A Harmarville, Penn. native, Young moved to Florida as a teen after his father abandoned the family. He dropped out of St. Petersburg High School to support his mother, and after a stint in the Army National Guard, he went into the insurance business. He also worked as an aide in the late 1950s to U.S. Rep. William Cramer.

Several people who knew him said Young had the warm charm of a Southern gentleman, even in an era when politics got progressively less charming.

Young’s imprint on Florida politics began when he was elected to the Democrat-dominated Florida Legislature in 1960. As the lone Republican in the Senate, he became the chamber’s default Minority Leader.
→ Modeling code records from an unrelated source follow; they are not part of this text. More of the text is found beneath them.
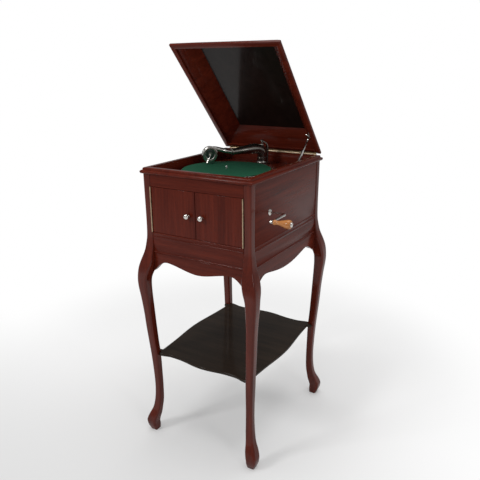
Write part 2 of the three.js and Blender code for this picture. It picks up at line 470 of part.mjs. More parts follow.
put("crank", NICKEL, join(
  tube(crankPath, CRANK.r, 20), rod("x", handleAt, CRANK.x - 3.5, CRANK.x + 3.5, 5.2, 20),
  rod("x", handleAt, CRANK.x + 2, CRANK.handle1 + 1, 3, 20),
  turned([[0, 0.4], [7.5, 0.4], [7, 2], [3, 3], [0, 3.2]].map(([r, out]) => [r, CRANK.handle1 + out]),
    "x", handleAt, 20),
  gear(10, bevel - 4, bevel + 4, shaftAt, 0, "x", 2)));
put("crank_handle", HANDLE_WOOD, turned([[3.06, 0], [6, 0], [8, 3], [8, 6], [6.4, 11], [6.6, 18], [9.2, 29], [12.4, 41],
  [13.5, 49], [12.6, 55], [9.5, 58], [3.06, 58], [3.06, 0]].map(([r, along]) => [r, CRANK.handle0 + along]),
  "x", handleAt, 20));

// ---- spring motor under the board ----
/** A toothed wheel: teeth narrow enough to run with play, the first one at angle phase (radians). */
function gear(teeth, from, to, centre, phase, axis = "z", module = MODULE) {
  const r = (module * teeth) / 2, pitch = (2 * Math.PI) / teeth;
  const outline = Array.from({ length: teeth }, (_, k) =>
    [[-0.27, -1.15], [-0.1, 0.75], [0.1, 0.75], [0.27, -1.15]].map(([share, out]) => {
      const a = phase + (k + share) * pitch;
      return [centre[0] + (r + out * module) * Math.cos(a), centre[1] + (r + out * module) * Math.sin(a)];
    })).flat();
  return prism(outline, axis, from, to);
}
const towards = (a, b) => Math.atan2(b[1] - a[1], b[0] - a[0]);
const toBarrel = towards(MIDDLE, BARREL), toSpindle = towards(MIDDLE, SPINDLE);
const ARBOR = 3.2, ARBOR_ROOM = 3.25, AXLE = 2.2, AXLE_ROOM = 2.26; // shafts and their bores
put("spring_barrel", BRASS, cut(
  join(rod("z", BARREL, 893, 926, 45, 32), gear(40, 926, 930, BARREL, toBarrel + Math.PI)),
  rod("z", BARREL, 890, 923.5, 42.5, 32), rod("z", BARREL, 890, 935, ARBOR_ROOM, 20)));
put("winding_arbor", STEEL, join(rod("z", BARREL, 880.8, 944, ARBOR, 20), gear(20, 881, 885.6, BARREL, 0, "z", 2),
  rod("z", BARREL, 896, 920, 9, 16)));
const coil = Array.from({ length: 55 }, (_, i) => {
  const a = (i / 12) * 2 * Math.PI, r = 10 + (31.5 * i) / 54;
  return [a, r];
});
const coilSide = (d) => coil.map(([a, r]) => [BARREL[0] + (r + d) * Math.cos(a), BARREL[1] + (r + d) * Math.sin(a)]);
put("mainspring", STEEL, prism([...coilSide(0.7), ...coilSide(-0.7).reverse()], "z", 897, 919));
put("intermediate_wheel", BRASS, join(gear(30, 934, 937, MIDDLE, toSpindle - Math.PI / 30),
  gear(8, 925.5, 934, MIDDLE, toBarrel - Math.PI / 8), rod("z", MIDDLE, 887, 944, AXLE, 16)));
put("turntable_spindle", STEEL, join(
  rod("z", SPINDLE, 880, 984, 3.5, 20), turned([[0, 983], [3.5, 984], [3, 987], [0, 988.5]], "z", SPINDLE, 20),
  gear(8, 934, 937, SPINDLE, toSpindle + Math.PI), gear(20, 902, 908, SPINDLE, 0, "z", 1.6),
  rod("z", SPINDLE, hub - 2.5, hub - GAP, 9, 16)));
const GOVERNOR = { x: SPINDLE[0] - 21.6, z: 905, y0: -112, y1: -8 };
put("governor", BRASS, turned([
  [0, GOVERNOR.y0], [2, GOVERNOR.y0], [2, -105], [5, -104], [18, -98], [18, -90], [5, -84], [2, -83], [2, -72],
  [4, -71], [4, -47], [2, -46], [2, -34], [16, -33], [16, -30], [2, -29], [2, GOVERNOR.y1], [0, GOVERNOR.y1],
], "y", [GOVERNOR.x, GOVERNOR.z], 12));
const plateX = [-52, 124], plateY = [-190, 4];
const bracket = (y) => box(GOVERNOR.x - 7, GOVERNOR.x + 7, y - 2, y + 2, 897, 942);
const pillars = [[-44, -182], [116, -182], [116, -30], [44, -4]];
const corner = (y0, y1, z0, z1) => box(plateX[0], plateX[1], y0, y1, z0, z1);
put("motor_frame", IRON, cut(
  join(corner(plateY[0], plateY[1], 941, 945.7), box(20, 124, -190, -40, 886, 890),
    box(-52, 20, -190, -122, 886, 890), box(-14, 44, -80, 4, 882, 886).add(box(36, 52, -40, 4, 882, 890)),
    pillars.map((p) => rod("z", p, 884, 942, 5, 8)), bracket(-108), bracket(-14)),
  rod("z", BARREL, 880, 950, ARBOR_ROOM, 20), rod("z", MIDDLE, 880, 950, AXLE_ROOM, 16),
  rod("z", SPINDLE, 870, 950, 3.555, 20), rod("y", [GOVERNOR.x, GOVERNOR.z], -120, 0, 2.1, 12)));

// ---- horn under the motor, its mouth behind the doors ----
/** A rounded-off rectangle across the duct at y, between two heights. */
const section = (x, halfX, y, z0, z1, r) =>
  [[1, 1, 0], [-1, 1, 90], [-1, -1, 180], [1, -1, 270]].flatMap(([sx, sz, start]) =>
    [0, 45, 90].map((a) => V(
      x + sx * (halfX - r) + r * Math.cos(rad(start + a)), y,
      (z0 + z1) / 2 + sz * ((z1 - z0) / 2 - r) + r * Math.sin(rad(start + a)))));
const slatFront = DOOR.y + DOOR.thick + 0.7, mouth = slatFront + 10.8; // behind the doors
const DUCT = [
  [4, 24, 120, 806, 850, 18], [3, 40, 60, 798, 851, 18], [2, 70, -20, 790, 852, 16],
  [0, 112, -120, 785, 852, 14], [0, 146, mouth + 36, 783, 856, 12], [0, 166, mouth, 783, 922, 12],
];
const WALL = 5;
put("horn", RAW_WOOD, cut(loft(DUCT.map((s) => section(...s))),
  loft(DUCT.map(([x, hx, y, z0, z1, r], i) =>
    section(x, hx - WALL, y + (i === 0) - (i === 5), z0 + WALL, z1 - WALL, r - WALL)))));
const pipe = [...smooth([[4, 176, 940], [4, 176, 900], [4, 171, 860], [4, 152, 835], [4, 130, 828]], 7), V(4, 120.4, 828)];
const elbowFlange = turned([[0, 938], [30, 938], [30, 945.7], [0, 945.7]], "z", [ARM.x, ARM.y], 24);
put("horn_elbow", IRON, cut(join(tube(pipe, 21, 14), elbowFlange),
  tube([V(4, 176, 948), ...pipe.slice(1, -1), V(4, 119, 828)], 16, 14)));
const slats = [-2, -1, 0, 1, 2].map((k) => k * 25 + 853);
const slat = (z) => prism(
  [[0.8, -5], [3.3, -5], [9.3, 5], [6.8, 5]].map(([y, up]) => [slatFront + y, z + up]), "x", -162, 162);
put("horn_slats", MAHOGANY, join(
  cut(box(-172, 172, slatFront, mouth - GAP, 782, 926), box(-161, 161, slatFront - 5, mouth + 4, 792, 914)),
  slats.map(slat)));

// the origin is the middle of the part's box, on the floor
const bounds = new THREE.Box3().setFromObject(pieces);
const middle = bounds.getCenter(V(0, 0, 0));
pieces.position.set(-middle.x, -middle.y, -bounds.min.z);

export default pieces;
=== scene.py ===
# %% [markdown]
# A wind-up gramophone in a mahogany cabinet on four tall cabriole legs, its lid open.
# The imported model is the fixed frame: every body, hinge and clearance is already settled there.
# This lesson dresses it. Flat boards get soft edges, round pieces get smooth surfaces, and every
# piece gets a finish with grain, pores, polish or nap at its real size.

# %% The frame
import json
import math

import bmesh
import bpy
import numpy as np
from mathutils import Matrix, Vector


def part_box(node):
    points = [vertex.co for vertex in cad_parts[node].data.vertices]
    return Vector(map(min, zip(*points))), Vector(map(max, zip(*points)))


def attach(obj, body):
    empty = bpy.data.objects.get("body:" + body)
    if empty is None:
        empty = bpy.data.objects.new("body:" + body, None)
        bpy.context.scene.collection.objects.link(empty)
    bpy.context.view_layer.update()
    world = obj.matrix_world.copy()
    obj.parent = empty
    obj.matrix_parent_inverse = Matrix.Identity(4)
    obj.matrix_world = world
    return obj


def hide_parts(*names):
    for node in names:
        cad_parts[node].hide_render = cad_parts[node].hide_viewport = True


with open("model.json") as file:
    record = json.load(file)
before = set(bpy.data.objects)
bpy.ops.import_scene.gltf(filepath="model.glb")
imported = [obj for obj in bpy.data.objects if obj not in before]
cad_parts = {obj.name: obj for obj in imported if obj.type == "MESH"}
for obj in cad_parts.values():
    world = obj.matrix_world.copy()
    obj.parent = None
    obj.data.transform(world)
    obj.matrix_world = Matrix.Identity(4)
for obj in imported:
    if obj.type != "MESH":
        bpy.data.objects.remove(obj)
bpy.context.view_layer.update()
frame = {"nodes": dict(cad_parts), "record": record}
MM = 0.001
record = frame["record"]
slot_of = {part["node"]: part["material_slot"] for part in record["subparts"]}
body_of = {node: body for body, nodes in record["behaviour"]["bodies"].items() for node in nodes}


def corners(node):
    """The lowest and the highest corner of a node's box, as two arrays in metres."""
    return tuple(np.array(corner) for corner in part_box(node))


case_low, case_high = corners("rim_frame")
CASE_X = (case_low[0] + case_high[0]) / 2
print("the case is centred on x =", round(CASE_X / MM, 1), "mm")

# %% [markdown]
# The camera stands where the photographer stood: front right of the cabinet and a little above its
# lid. Its place and focal length were fitted to the case's corners, the rim and the turntable, so a
# piece that sits right in the frame also sits right in the picture.

# %% The camera
AZIMUTH, PITCH, ROLL = (math.radians(a) for a in (30.937, 17.873, -0.401))
EYE = Vector((CASE_X + 0.96615, -1.59241, 1.30858))
FOCAL_PIXELS, PICTURE_PIXELS = 542.08, 480
SENSOR_WIDTH = 36

forward = Vector((-math.sin(AZIMUTH) * math.cos(PITCH), math.cos(AZIMUTH) * math.cos(PITCH),
                  -math.sin(PITCH)))
level = Vector((math.cos(AZIMUTH), math.sin(AZIMUTH), 0))
upright = level.cross(forward)
camera_right = math.cos(ROLL) * level + math.sin(ROLL) * upright
camera_up = math.cos(ROLL) * upright - math.sin(ROLL) * level
turned = Matrix((camera_right, camera_up, -forward)).transposed().to_4x4()
camera = bpy.data.objects.new("camera", bpy.data.cameras.new("camera"))
camera.data.sensor_width = SENSOR_WIDTH
camera.data.lens = SENSOR_WIDTH * FOCAL_PIXELS / PICTURE_PIXELS
camera.matrix_world = Matrix.Translation(EYE) @ turned
bpy.context.collection.objects.link(camera)
bpy.context.scene.camera = camera
print("a lens of", round(camera.data.lens, 1), "mm at a height of", round(EYE.z, 2), "m")

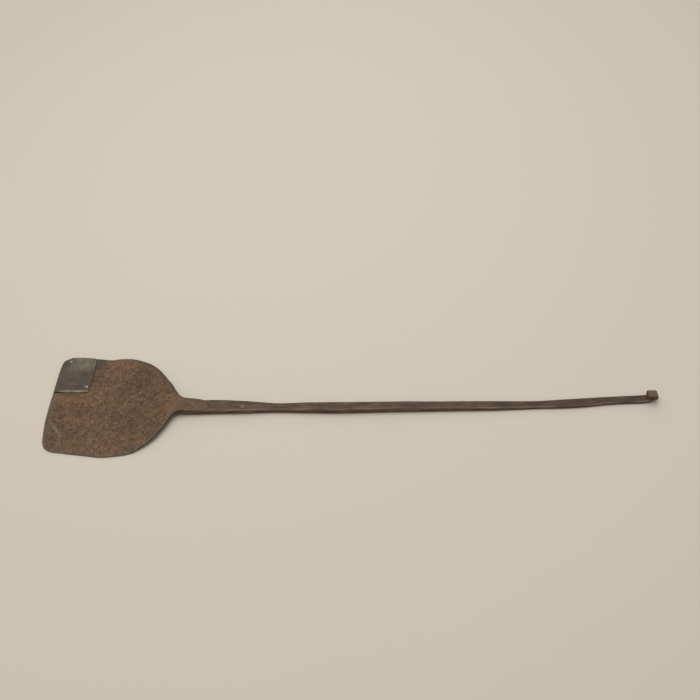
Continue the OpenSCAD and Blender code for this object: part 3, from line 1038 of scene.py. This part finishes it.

Tom Slade, a former chairman of the Republican Party of Florida, was among a batch of newly-elected Republicans who joined Young in the Senate in 1966.

“He did a very, very good job of taking a group of absolute neophytes and molding us into a very effective little Republican body,” Slade said.

Young was onboard Slade’s campaign plane in 1970 traveling from a St. Petersburg fundraiser to Tallahassee on a foggy night when the plane crashed. Slade said he kicked out the emergency door, got his young wife out and then helped Young and the badly injured pilot out of the plane.

Young had crashed into the windshield, Slade recalled.

“It was like somebody cut his head open with an axe. I don’t see how he lived through it. The pilot had 70-some fractures and broke both his legs backwards,” Slade said.

The harrowing experience drew the two men closer together, Slade said.

“He was just a swell guy. He was a great friend,” he said. “What he meant to this state probably could not ever be repeated. We have so many more congressmen now than we had then, so more than likely no one could ever replicate him.”

As the powerful chairman of the Appropriations Committee, Young steered hundreds of millions of dollars in defense spending to Florida, especially to Tampa Bay where, thanks to Young, the defense industry became a major part of the region’s economy.

Pasco County Tax Collector Mike Fasano, a New Port Richey Republican who served nearly two decades in the Florida Legislature during Young’s tenure in Congress said the region didn’t have near the defense presence it does now. With Young at the helm of the House budget committee, military and defense industry spending in Florida put the military’s influence on a par with the two previous economic drivers — agriculture and tourism.

He has been credited with keeping MacDill Air Force Base in Tampa from closing in the early 1990s, and for bringing the U.S. Central Command to the area as well.

“Bill Young did that. He did it on his own,” Fasano said.

But his reach went much farther.

Young brought home hundreds of millions of dollars more in transportation funding that helped build the overpasses on U.S. 19, the major thoroughfare connecting St. Petersburg, Clearwater and Tarpon Springs.

The infrastructure was instrumental in building both the area’s tourism industry and overall development, Fasano said. Young also was behind the creation of what is now St. Petersburg College but began as a two-year community college.

“He was one of the nicest people, one of the nicest politicians, one of the nicest public servants I’ve had the pleasure of working with,” Fasano said.

Although Young was considered a conservative when he first went to Congress more than four decades ago, by today’s standards the politician would be considered a moderate.

Fasano called him “the kind of politician we don’t see much of anymore” and compared him with GOP idol Ronald Reagan.

“Like Ronald Reagan, he had that very gracious, warm, welcoming smile that you didn’t feel intimated by. You felt as though you could talk to him and get counsel from him and get the answer to your question. When he would walk in a room at an event, especially in Pinellas County, every one noticed him.”

Politicians from both sides of the aisle praised Young on Friday, with several noting Young’s politeness and charm.

“As Florida’s longest serving member of Congress, Bill will be remembered as a true statesman and champion for the Tampa Bay area,” Gov. Rick Scott said in a statement. “He served with eight US Presidents throughout his career, always putting the families of Florida first, and working across the aisle to find solutions.

“His work to support military families, our veterans, and his own service with the Army National Guard and as a reservist, will leave a lasting legacy,” Scott said.

Scott will have to call a special election to fill the vacancy created by Young’s death. The district has gotten more competitive in recent years and the race to replace Young had already been generally thought to be toss-up between the two parties by most political observers.

Young is survived by his wife Beverly and three adult sons, Rob, Billy and Patrick.